On giving and receiving

  • Cultures/communities may already have ways of relating to outsiders
  • What did you actually get? (What others see may be different; whose view?)
    • Priceless data, ultimate cultural tourism? Friendship? Life-changing perspective? Malaria?
  • What can you give?
    • let people know what you’ve got
    • find out what they need and can use
    • find out who to serve, e.g. maybe better help local education authority than have a vanity cultural experience
    • you can exclude doing things that you feel are adverse to your safety or morality, but you can’t exclude doing things that are outside your normal style or values, e.g. spend money
    • use your judgement, be circumspect about making marginal contributions, e.g. “new words” workshops

The other presentations basically had to do with the sharing of experiences from the field. This is particularly significant because the presenters spoke from their own experience and not from what other people had reported.
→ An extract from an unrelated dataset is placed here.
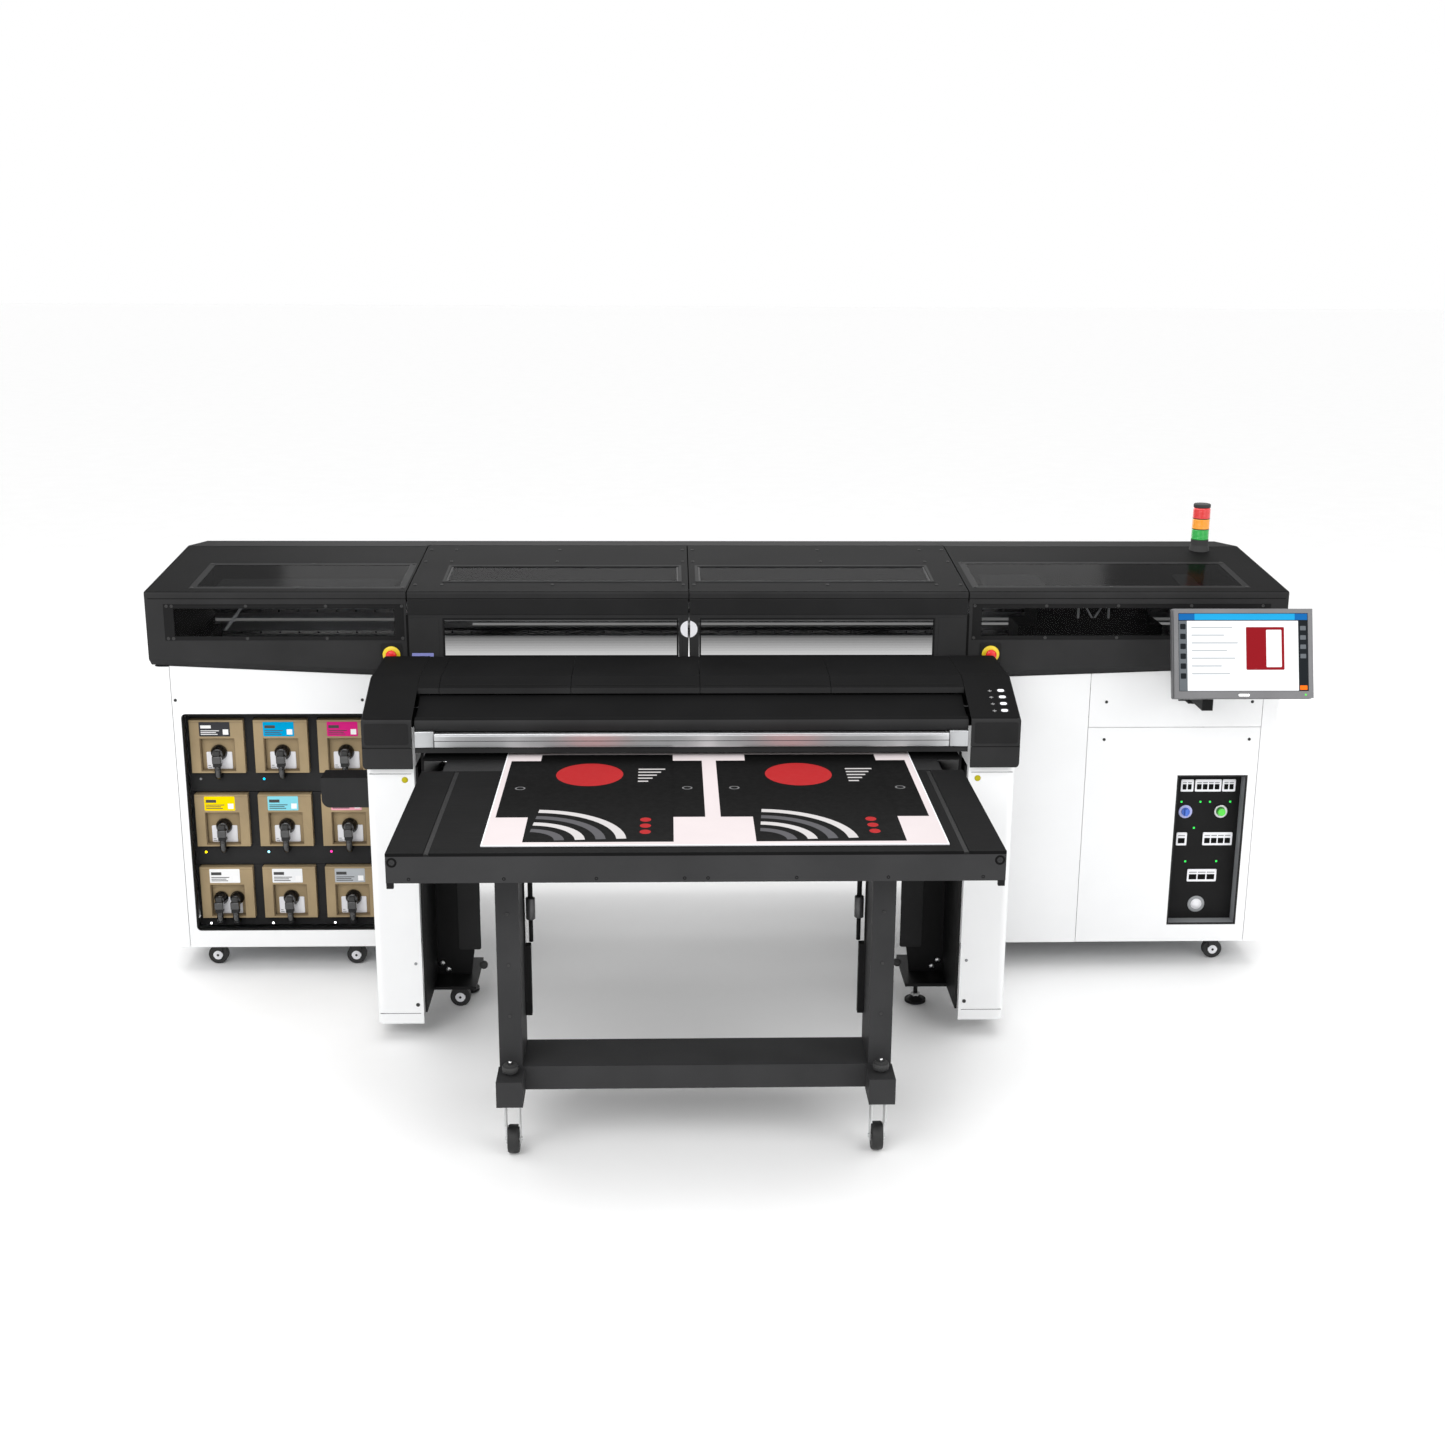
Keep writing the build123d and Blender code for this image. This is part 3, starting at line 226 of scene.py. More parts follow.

The event was very useful for two main reasons. One, on a personal level, it gave me the opportunity to learn about issues in field linguistics that I would otherwise not have been able to learn because my institution does not offer a course in field linguistics. Two, as a lecturer in linguistics (University of Ghana), I have been encouraged to get my students to go into language description and documentation.